Yasmine El Amrani· Marrakech & Atlas Editor
Marrakech-born travel writer who has spent the last decade walking the medina’s souks and the High Atlas trails above Imlil. She covers the Red City, Berber villages and day trips into the mountains. Marrakech · 12+ years covering Morocco
Published 5 January 2026 Last updated 10 March 2026
The best food tours in Marrakech do something a restaurant meal cannot: they take you into the unmarked alleyways where the city actually eats. Harira from the women who have been ladling it since 5 am. Amlou — that thick, sweet almond-argan paste — spread on fresh msemen from a woman behind a charcoal griddle. Spice merchants in Rahba Kedima who will open jar after jar and explain each one without expecting you to buy anything. None of these places have TripAdvisor listings.
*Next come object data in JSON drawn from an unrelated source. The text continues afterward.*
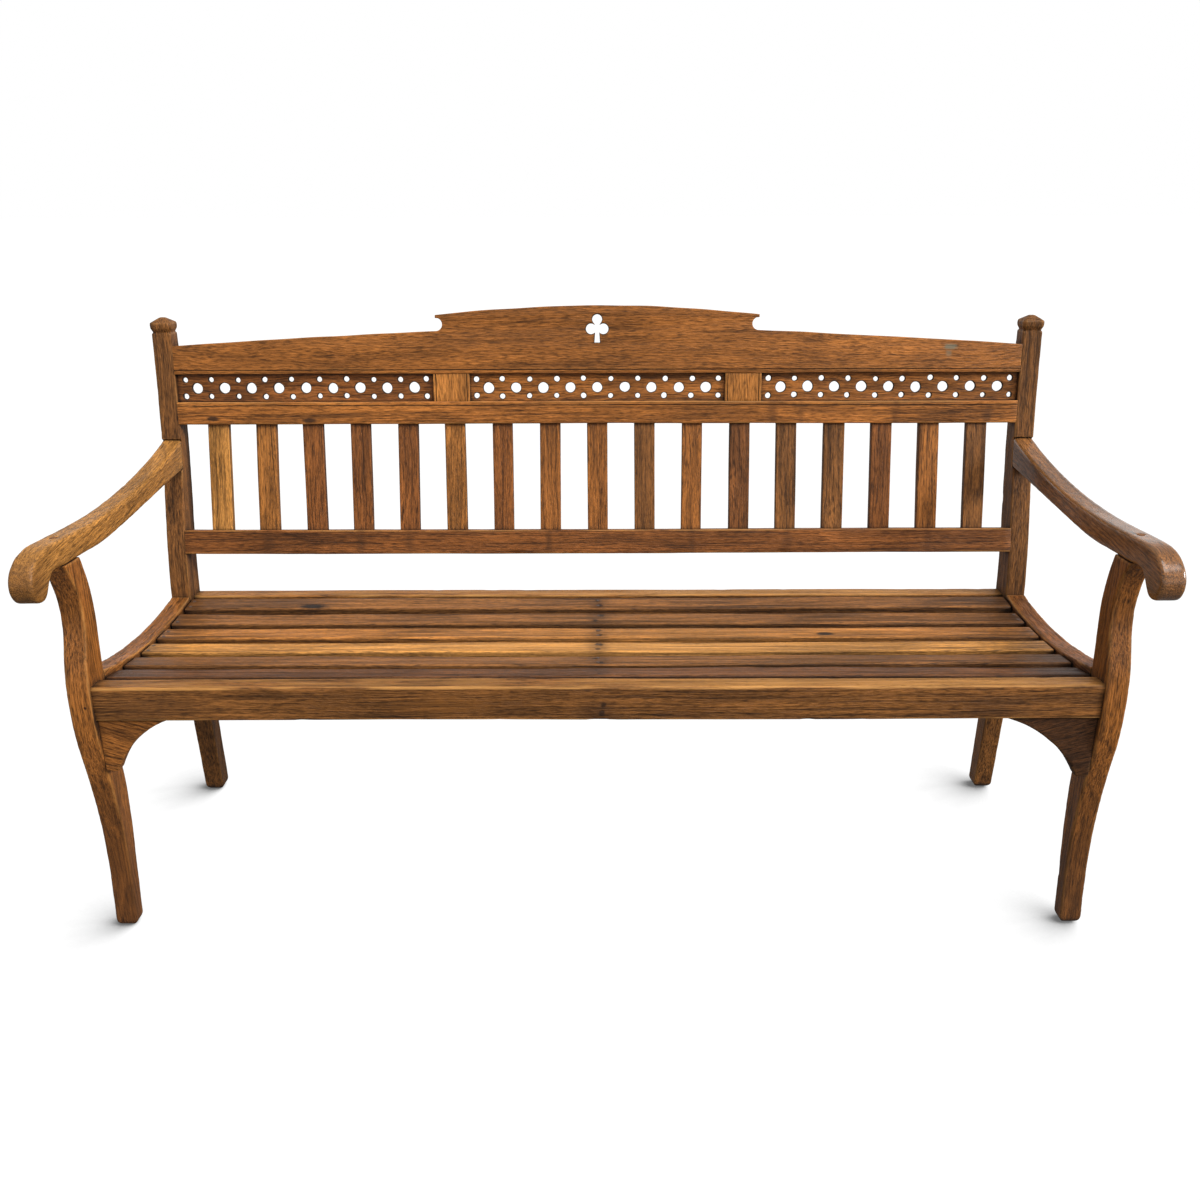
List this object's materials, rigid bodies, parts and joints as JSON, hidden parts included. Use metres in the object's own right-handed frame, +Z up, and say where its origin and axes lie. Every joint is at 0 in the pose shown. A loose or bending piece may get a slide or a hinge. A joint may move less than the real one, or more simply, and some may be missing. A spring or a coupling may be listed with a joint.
{
  "type": "slatted hardwood bench",
  "caption": "Long hardwood bench with scroll arms, dished slat seat, raked slatted back, drilled frieze and arched crest rail with a club-shaped piercing.",
  "frame": {"origin": "floor level, under the middle of the bench, midway between its foremost and rearmost points", "axes": "+X along the bench to the sitter's left, +Y towards the back, +Z up"},
  "size_m": [1.6036, 0.6452, 0.9529],
  "materials": {
    "arm_wood": "oiled, worn",
    "back_slat_wood": "oiled",
    "back_wood": "oiled",
    "frame_wood": "oiled, darker",
    "hidden_wood": "sawn",
    "panel_wood": "oiled, dark",
    "rail_wood": "oiled",
    "seat_slat_wood": "oiled, weathered",
    "steel_fasteners": "rusty"
  },
  "bodies": {
    "root": {"arm_dowels": "hidden_wood", "arm_left": "arm_wood", "arm_right": "arm_wood", "back_rail_pegs": "hidden_wood", "back_slat_01": "back_slat_wood", "back_slat_02": "back_slat_wood", "back_slat_03": "back_slat_wood", "back_slat_04": "back_slat_wood", "back_slat_05": "back_slat_wood", "back_slat_06": "back_slat_wood", "back_slat_07": "back_slat_wood", "back_slat_08": "back_slat_wood", "back_slat_09": "back_slat_wood", "back_slat_10": "back_slat_wood", "back_slat_11": "back_slat_wood", "back_slat_12": "back_slat_wood", "back_slat_13": "back_slat_wood", "back_slat_14": "back_slat_wood", "back_slat_15": "back_slat_wood", "back_slat_16": "back_slat_wood", "back_slat_17": "back_slat_wood", "bracket_screws": "steel_fasteners", "centre_bearer": "hidden_wood", "cleat_screws": "steel_fasteners", "corner_bracket_left": "rail_wood", "corner_bracket_right": "rail_wood", "crest_rail": "back_wood", "frieze_block_left": "back_wood", "frieze_block_right": "back_wood", "frieze_panel_centre": "panel_wood", "frieze_panel_left": "panel_wood", "frieze_panel_right": "panel_wood", "front_leg_left": "frame_wood", "front_leg_right": "frame_wood", "front_seat_rail": "rail_wood", "lower_back_rail": "back_wood", "mid_rail": "back_wood", "rear_post_left": "frame_wood", "rear_post_right": "frame_wood", "rear_seat_rail": "rail_wood", "seat_slat_1": "seat_slat_wood", "seat_slat_2": "seat_slat_wood", "seat_slat_3": "seat_slat_wood", "seat_slat_4": "seat_slat_wood", "seat_slat_5": "seat_slat_wood", "seat_slat_6": "seat_slat_wood", "side_rail_pegs": "hidden_wood", "side_seat_rail_left": "frame_wood", "side_seat_rail_right": "frame_wood", "slat_cleat_left": "hidden_wood", "slat_cleat_right": "hidden_wood", "slat_nails": "steel_fasteners"}
  },
  "joints": []
}
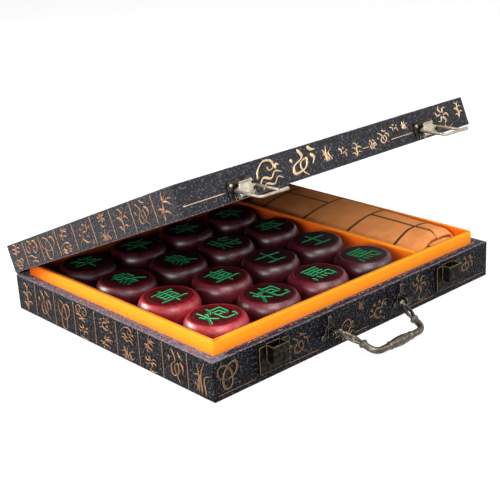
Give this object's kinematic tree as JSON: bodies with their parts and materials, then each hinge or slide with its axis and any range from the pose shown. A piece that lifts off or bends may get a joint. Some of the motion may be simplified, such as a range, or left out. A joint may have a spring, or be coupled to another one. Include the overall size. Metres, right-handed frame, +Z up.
{
  "type": "chess piece case",
  "caption": "Shallow wrapped wooden game case with a hinged lid, draw latches and a bail handle, holding two layers of round playing pieces and a folded sheet.",
  "frame": {"origin": "middle of the base's underside, on the surface that the box stands on", "axes": "+Z up, +X to the right along the front with the handle and latches, +Y towards the hinges"},
  "size_m": [0.25, 0.244, 0.1232],
  "materials": {
    "leatherette": "grained, embossed with copper-coloured ornaments",
    "board_wood": "plain fibreboard",
    "base_underside": "matt black paper",
    "flocked_tray": "board covered with yellow-orange flock",
    "lid_lining": "black flocked paper",
    "separator": "felt",
    "rosewood": "gloss lacquer",
    "playing_sheet": "suede side printed with a grid",
    "latch_metal": "pale nickel, worn",
    "antique_bronze": "antique bronze, rubbed on the edges"
  },
  "bodies": {
    "base": {"base_sole": "base_underside", "base_panel": "board_wood", "base_front_wall": "board_wood", "base_back_wall": "board_wood", "base_left_wall": "board_wood", "base_right_wall": "board_wood", "base_wrap": "leatherette", "tray_floor": "flocked_tray", "tray_front_wall": "flocked_tray", "tray_back_wall": "flocked_tray", "tray_left_wall": "flocked_tray", "tray_right_wall": "flocked_tray", "tray_divider": "flocked_tray", "separator_sheet": "separator", "lower_pieces": "rosewood", "hinge_base_leaf_left": "antique_bronze", "hinge_base_leaf_right": "antique_bronze", "hinge_pins": "antique_bronze", "hinge_spine": "leatherette", "keeper_left": "antique_bronze", "keeper_right": "antique_bronze", "handle_post_left": "antique_bronze", "handle_post_right": "antique_bronze", "base_nails": "antique_bronze"},
    "lid": {"lid_panel": "board_wood", "lid_front_wall": "board_wood", "lid_back_wall": "board_wood", "lid_left_wall": "board_wood", "lid_right_wall": "board_wood", "lid_wrap": "leatherette", "lid_lining": "lid_lining", "hinge_lid_leaf_left": "antique_bronze", "hinge_lid_leaf_right": "antique_bronze", "latch_plate_left": "latch_metal", "latch_plate_right": "latch_metal", "latch_pins": "latch_metal", "lid_nails": "latch_metal"},
    "latch_lever_left": {"latch_lever_left": "latch_metal"},
    "latch_lever_right": {"latch_lever_right": "latch_metal"},
    "latch_bail_left": {"latch_bail_left": "latch_metal"},
    "latch_bail_right": {"latch_bail_right": "latch_metal"},
    "handle": {"handle_bail": "antique_bronze"},
    "board": {"board_bundle": "playing_sheet"},
    "piece_row1_column1": {"piece_row1_column1": "rosewood"},
    "piece_row1_column2": {"piece_row1_column2": "rosewood"},
    "piece_row1_column3": {"piece_row1_column3": "rosewood"},
    "piece_row1_column4": {"piece_row1_column4": "rosewood"},
    "piece_row2_column1": {"piece_row2_column1": "rosewood"},
    "piece_row2_column2": {"piece_row2_column2": "rosewood"},
    "piece_row2_column3": {"piece_row2_column3": "rosewood"},
    "piece_row2_column4": {"piece_row2_column4": "rosewood"},
    "piece_row3_column1": {"piece_row3_column1": "rosewood"},
    "piece_row3_column2": {"piece_row3_column2": "rosewood"},
    "piece_row3_column3": {"piece_row3_column3": "rosewood"},
    "piece_row3_column4": {"piece_row3_column4": "rosewood"},
    "piece_row4_column1": {"piece_row4_column1": "rosewood"},
    "piece_row4_column2": {"piece_row4_column2": "rosewood"},
    "piece_row4_column3": {"piece_row4_column3": "rosewood"},
    "piece_row4_column4": {"piece_row4_column4": "rosewood"}
  },
  "joints": [
    {"name": "lid_hinge", "type": "hinge", "parent": "base", "child": "lid", "pos_m": [0, 0.1047, 0.0252], "axis": [-1, 0, 0], "range_deg": [-22.8, 152]},
    {"name": "latch_lever_left_turn", "type": "hinge", "parent": "lid", "child": "latch_lever_left", "pos_m": [-0.08, -0.08785, 0.10853], "axis": [1, 0, 0], "range_deg": [0, 110]},
    {"name": "latch_bail_left_swing", "type": "hinge", "parent": "latch_lever_left", "child": "latch_bail_left", "pos_m": [-0.08, -0.08693, 0.11226], "axis": [-1, 0, 0], "range_deg": [-64.4, 100]},
    {"name": "latch_lever_right_turn", "type": "hinge", "parent": "lid", "child": "latch_lever_right", "pos_m": [0.08, -0.08785, 0.10853], "axis": [1, 0, 0], "range_deg": [0, 110]},
    {"name": "latch_bail_right_swing", "type": "hinge", "parent": "latch_lever_right", "child": "latch_bail_right", "pos_m": [0.08, -0.08693, 0.11226], "axis": [-1, 0, 0], "range_deg": [-64.4, 100]},
    {"name": "handle_swing", "type": "hinge", "parent": "base", "child": "handle", "pos_m": [0, -0.1075, 0.0125], "axis": [-1, 0, 0], "range_deg": [0, 110]},
    {"name": "piece_row1_column1_lift", "type": "slide", "parent": "base", "child": "piece_row1_column1", "axis": [0, 0, 1], "range_m": [0, 0.055]},
    {"name": "piece_row1_column2_lift", "type": "slide", "parent": "base", "child": "piece_row1_column2", "axis": [0, 0, 1], "range_m": [0, 0.055]},
    {"name": "piece_row1_column3_lift", "type": "slide", "parent": "base", "child": "piece_row1_column3", "axis": [0, 0, 1], "range_m": [0, 0.055]},
    {"name": "piece_row1_column4_lift", "type": "slide", "parent": "base", "child": "piece_row1_column4", "axis": [0, 0, 1], "range_m": [0, 0.055]},
    {"name": "piece_row2_column1_lift", "type": "slide", "parent": "base", "child": "piece_row2_column1", "axis": [0, 0, 1], "range_m": [0, 0.042]},
    {"name": "piece_row2_column2_lift", "type": "slide", "parent": "base", "child": "piece_row2_column2", "axis": [0, 0, 1], "range_m": [0, 0.042]},
    {"name": "piece_row2_column3_lift", "type": "slide", "parent": "base", "child": "piece_row2_column3", "axis": [0, 0, 1], "range_m": [0, 0.042]},
    {"name": "piece_row2_column4_lift", "type": "slide", "parent": "base", "child": "piece_row2_column4", "axis": [0, 0, 1], "range_m": [0, 0.042]},
    {"name": "piece_row3_column1_lift", "type": "slide", "parent": "base", "child": "piece_row3_column1", "axis": [0, 0, 1], "range_m": [0, 0.026]},
    {"name": "piece_row3_column2_lift", "type": "slide", "parent": "base", "child": "piece_row3_column2", "axis": [0, 0, 1], "range_m": [0, 0.026]},
    {"name": "piece_row3_column3_lift", "type": "slide", "parent": "base", "child": "piece_row3_column3", "axis": [0, 0, 1], "range_m": [0, 0.026]},
    {"name": "piece_row3_column4_lift", "type": "slide", "parent": "base", "child": "piece_row3_column4", "axis": [0, 0, 1], "range_m": [0, 0.026]},
    {"name": "piece_row4_column1_lift", "type": "slide", "parent": "base", "child": "piece_row4_column1", "axis": [0, 0, 1], "range_m": [0, 0.01]},
    {"name": "piece_row4_column2_lift", "type": "slide", "parent": "base", "child": "piece_row4_column2", "axis": [0, 0, 1], "range_m": [0, 0.01]},
    {"name": "piece_row4_column3_lift", "type": "slide", "parent": "base", "child": "piece_row4_column3", "axis": [0, 0, 1], "range_m": [0, 0.01]},
    {"name": "piece_row4_column4_lift", "type": "slide", "parent": "base", "child": "piece_row4_column4", "axis": [0, 0, 1], "range_m": [0, 0.01]},
    {"name": "board_lift", "type": "slide", "parent": "base", "child": "board", "axis": [0, 0, 1], "range_m": [0, 0.008]}
  ]
}
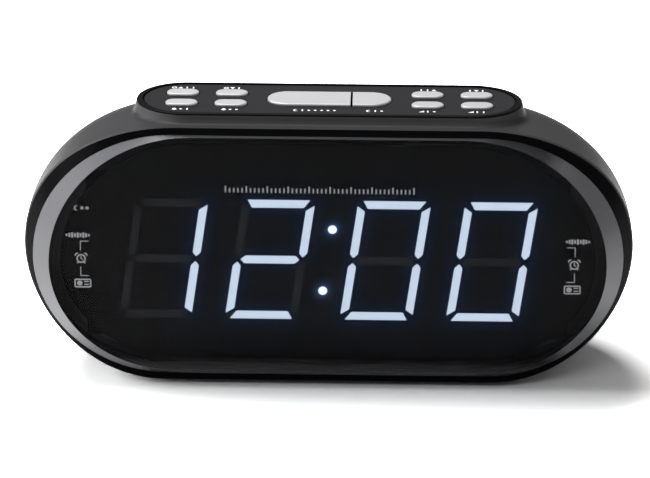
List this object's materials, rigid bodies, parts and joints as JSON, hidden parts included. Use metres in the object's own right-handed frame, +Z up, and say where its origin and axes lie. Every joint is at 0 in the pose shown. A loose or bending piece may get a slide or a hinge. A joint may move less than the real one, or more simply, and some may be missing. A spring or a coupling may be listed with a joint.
{
  "type": "bedside clock radio with jumbo digital display",
  "caption": "Oval bedside clock with large lit digits behind a smoked lens, a pod of push buttons on top, a rear speaker and a battery bay below.",
  "frame": {"origin": "under the middle of the clock's bounding box, on the surface that it stands on", "axes": "+X to the right as the display is read, +Y from the display towards the back, +Z up"},
  "size_m": [0.2218, 0.076, 0.1033],
  "materials": {
    "case": "moulded, fine satin grain",
    "panel": "moulded, matte",
    "bezel": "polished black",
    "lens": "smoked, clear gloss",
    "mask": "dead matt black",
    "light": "frosted light guide, lit",
    "dim": "frosted light guide, unlit",
    "circuit_board": "solder mask",
    "ribbon": "flat cable",
    "switch_body": "moulded component",
    "steel": "nickel plated",
    "paper": "pressed paper",
    "ferrite": "sintered",
    "copper": "enamelled copper wire",
    "cell": "shrink-wrapped can",
    "foot": "soft rubber",
    "key": "silver painted, satin"
  },
  "bodies": {
    "case": {"main_case": "case", "rear_cover": "case", "button_panel": "panel", "front_bezel": "bezel", "display_lens": "lens", "display_housing": "mask", "segments_lit": "light", "segments_dark": "dim", "colon_dots": "light", "indicator_lamps": "dim", "display_board": "circuit_board", "display_ribbon": "ribbon", "key_board": "circuit_board", "key_switches": "switch_body", "key_ribbon": "ribbon", "speaker_frame": "steel", "speaker_cone": "paper", "speaker_magnet": "ferrite", "dc_jack": "switch_body", "dc_pin": "steel", "main_board": "circuit_board", "main_board_parts": "switch_body", "ferrite_rod": "ferrite", "ferrite_coil": "copper", "backup_cells": "cell", "battery_contacts": "steel", "feet": "foot", "case_screws": "steel", "board_screws": "steel"},
    "snooze_key": {"snooze_button": "key", "snooze_plunger": "switch_body"},
    "sleep_key": {"sleep_button": "key", "sleep_plunger": "switch_body"},
    "hour_key": {"hour_button": "key", "hour_plunger": "switch_body"},
    "minute_key": {"minute_button": "key", "minute_plunger": "switch_body"},
    "alarm_one_key": {"alarm_one_button": "key", "alarm_one_plunger": "switch_body"},
    "alarm_two_key": {"alarm_two_button": "key", "alarm_two_plunger": "switch_body"},
    "tune_up_key": {"tune_up_button": "key", "tune_up_plunger": "switch_body"},
    "tune_down_key": {"tune_down_button": "key", "tune_down_plunger": "switch_body"},
    "volume_down_key": {"volume_down_button": "key", "volume_down_plunger": "switch_body"},
    "volume_up_key": {"volume_up_button": "key", "volume_up_plunger": "switch_body"},
    "battery_lid": {"battery_door": "case"}
  },
  "joints": [
    {"name": "snooze_press", "type": "slide", "parent": "case", "child": "snooze_key", "axis": [0, 0, 1], "range_m": [-0.0008, 0], "stiffness_N_per_m": 1500, "springref_m": 0.0005},
    {"name": "sleep_press", "type": "slide", "parent": "case", "child": "sleep_key", "axis": [0, 0, 1], "range_m": [-0.0008, 0], "stiffness_N_per_m": 1500, "springref_m": 0.0005},
    {"name": "hour_press", "type": "slide", "parent": "case", "child": "hour_key", "axis": [0, 0, 1], "range_m": [-0.0008, 0], "stiffness_N_per_m": 1500, "springref_m": 0.0005},
    {"name": "minute_press", "type": "slide", "parent": "case", "child": "minute_key", "axis": [0, 0, 1], "range_m": [-0.0008, 0], "stiffness_N_per_m": 1500, "springref_m": 0.0005},
    {"name": "alarm_one_press", "type": "slide", "parent": "case", "child": "alarm_one_key", "axis": [0, 0, 1], "range_m": [-0.0008, 0], "stiffness_N_per_m": 1500, "springref_m": 0.0005},
    {"name": "alarm_two_press", "type": "slide", "parent": "case", "child": "alarm_two_key", "axis": [0, 0, 1], "range_m": [-0.0008, 0], "stiffness_N_per_m": 1500, "springref_m": 0.0005},
    {"name": "tune_up_press", "type": "slide", "parent": "case", "child": "tune_up_key", "axis": [0, 0, 1], "range_m": [-0.0008, 0], "stiffness_N_per_m": 1500, "springref_m": 0.0005},
    {"name": "tune_down_press", "type": "slide", "parent": "case", "child": "tune_down_key", "axis": [0, 0, 1], "range_m": [-0.0008, 0], "stiffness_N_per_m": 1500, "springref_m": 0.0005},
    {"name": "volume_down_press", "type": "slide", "parent": "case", "child": "volume_down_key", "axis": [0, 0, 1], "range_m": [-0.0008, 0], "stiffness_N_per_m": 1500, "springref_m": 0.0005},
    {"name": "volume_up_press", "type": "slide", "parent": "case", "child": "volume_up_key", "axis": [0, 0, 1], "range_m": [-0.0008, 0], "stiffness_N_per_m": 1500, "springref_m": 0.0005},
    {"name": "battery_lid_hinge", "type": "hinge", "parent": "case", "child": "battery_lid", "pos_m": [0, -0.0113, 0.0025], "axis": [-1, 0, 0], "range_deg": [0, 70]}
  ]
}
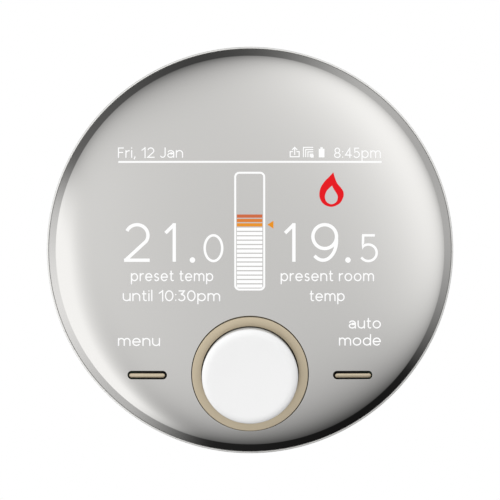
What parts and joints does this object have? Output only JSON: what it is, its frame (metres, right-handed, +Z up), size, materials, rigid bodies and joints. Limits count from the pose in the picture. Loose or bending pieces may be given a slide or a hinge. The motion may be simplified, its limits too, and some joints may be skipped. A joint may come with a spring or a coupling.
{
  "type": "wall thermostat",
  "caption": "Round domed wall thermostat with a display behind its silver front, a press-and-turn dial and slot push keys, on a screw-fixed wall plate.",
  "frame": {"origin": "centre of the wall plate's back face, where it meets the wall", "axes": "+Z up, +Y into the wall; the display, dial and keys face -Y, and +X is to the right of someone facing them"},
  "size_m": [0.1, 0.0336, 0.1],
  "materials": {
    "plate_plastic": "white moulded plastic, finely textured",
    "case_plastic": "satin light grey moulded plastic",
    "silver_cover": "metallised plastic, glossy warm silver, half-mirrored over the display",
    "gold_ring": "satin champagne anodised",
    "gold_key": "satin champagne anodised",
    "white_cap": "glossy white",
    "collar_plastic": "dark grey, slightly glossy",
    "hub_plastic": "black glass-filled plastic",
    "black_plastic": "black moulded plastic",
    "socket_plastic": "ivory connector plastic",
    "plunger_plastic": "black hard plastic",
    "zinc_steel": "zinc-plated screw steel",
    "nickel_contact": "nickel-plated spring steel",
    "shaft_metal": "machined shaft",
    "bushing_brass": "turned brass",
    "encoder_case": "stamped and folded metal can",
    "switch_metal": "black switch body with a tin cover",
    "snap_dome_metal": "silvered snap dome",
    "circuit_board": "green solder mask over glass laminate",
    "radio_shield": "tinned shield can",
    "chip_plastic": "black moulded package",
    "capacitor_can": "dark sleeved aluminium can",
    "sensor_resin": "black dipped bead",
    "light_guide": "clear acrylic light guide with a white back",
    "display_glass": "dark glass stack of a segment display",
    "ribbon_film": "amber flexible circuit film",
    "cell_jacket": "printed dark jacket of an AA cell, no lettering"
  },
  "bodies": {
    "wall_plate": {"wall_plate": "plate_plastic", "wall_screw_left": "zinc_steel", "wall_screw_right": "zinc_steel"},
    "head": {"rear_cover": "case_plastic", "front_cover": "silver_cover", "case_screw_1": "zinc_steel", "case_screw_2": "zinc_steel", "case_screw_3": "zinc_steel", "case_screw_4": "zinc_steel", "main_board": "circuit_board", "main_board_screw_1": "zinc_steel", "main_board_screw_2": "zinc_steel", "main_board_screw_3": "zinc_steel", "radio_module": "radio_shield", "controller_chip": "chip_plastic", "capacitor": "capacitor_can", "temperature_sensor": "sensor_resin", "display_backlight": "light_guide", "display_glass": "display_glass", "display_frame": "black_plastic", "display_ribbon": "ribbon_film", "display_socket": "socket_plastic", "menu_legend_light": "light_guide", "mode_legend_light": "light_guide", "battery_1": "cell_jacket", "battery_2": "cell_jacket", "battery_bridge_plate": "nickel_contact", "battery_positive_plate": "nickel_contact", "battery_negative_plate": "nickel_contact", "battery_spring_1": "nickel_contact", "battery_spring_2": "nickel_contact", "menu_switch_body": "switch_metal", "mode_switch_body": "switch_metal", "encoder_bushing": "bushing_brass", "encoder_body": "encoder_case", "encoder_snap_dome": "snap_dome_metal", "dial_board": "circuit_board", "dial_board_screw_left": "zinc_steel", "dial_board_screw_right": "zinc_steel", "dial_ribbon": "ribbon_film"},
    "dial_press": {"encoder_plunger": "plunger_plastic"},
    "dial": {"dial_ring": "gold_ring", "dial_cap": "white_cap", "dial_collar": "collar_plastic", "dial_hub": "hub_plastic", "encoder_shaft": "shaft_metal"},
    "menu_key": {"menu_key": "gold_key", "menu_switch_plunger": "plunger_plastic"},
    "mode_key": {"mode_key": "gold_key", "mode_switch_plunger": "plunger_plastic"}
  },
  "joints": [
    {"name": "head_pull_off", "type": "slide", "parent": "wall_plate", "child": "head", "axis": [0, -1, 0], "range_m": [0, 0.025]},
    {"name": "dial_push", "type": "slide", "parent": "head", "child": "dial_press", "axis": [0, 0.983, 0.1835], "range_m": [0, 0.0005], "stiffness_N_per_m": 800, "springref_m": -0.003},
    {"name": "dial_turn", "type": "hinge", "parent": "dial_press", "child": "dial", "pos_m": [0, -0.0279, -0.03045], "axis": [0, 0.983, 0.1835], "continuous": true},
    {"name": "menu_key_push", "type": "slide", "parent": "head", "child": "menu_key", "axis": [0, 1, 0], "range_m": [0, 0.0004], "stiffness_N_per_m": 500, "springref_m": -0.002},
    {"name": "mode_key_push", "type": "slide", "parent": "head", "child": "mode_key", "axis": [0, 1, 0], "range_m": [0, 0.0004], "stiffness_N_per_m": 500, "springref_m": -0.002}
  ]
}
Marrakech rewards slow, curious eating, but the medina makes it genuinely hard to find on your own. The lanes around Bab Doukkala and the Mellah market look the same in every direction, and the most interesting stalls are not on the tourist-facing side of any souk. A guide who has lived inside this food culture changes the whole experience — they negotiate, translate, explain the etiquette of accepting mint tea, and tell you which stalls on Jemaa el-Fna are for locals and which are staged for cameras.
This guide compares what the different tour formats offer, breaks down indicative costs, maps the key tasting stops, and answers every question travellers ask before booking.
A full Marrakech food tour hits four to six areas of the medina. Here are the ones that matter most and what to look for at each.
What to eat: Harira soup, msemen flatbreads, fresh-squeezed orange juice
Go mid-morning when the soup ladies set up; skip the orange juice carts that overcharge tourists on the square edge.
What to eat: Ras el hanout, cumin, saffron tastings, preserved lemons
A good guide explains each spice and steers you to honest traders rather than the stalls flanking the entrance.
What to eat: Stuffed meloui pancakes, amlou (almond-argan dip), honey varieties
The Jewish quarter market is less hectic than the main souks and often overlooked on self-guided visits.
What to eat: Chicken or vegetable tagine, couscous with seven vegetables, bastilla pastry
Most half-day tours end with a sit-down meal. Ask in advance whether it is included or paid separately.

Ras el hanout, saffron and preserved lemons are staples of any serious Marrakech food tour
Both formats work. The right choice depends on your group size, dietary needs and how much time you want to linger over each stop.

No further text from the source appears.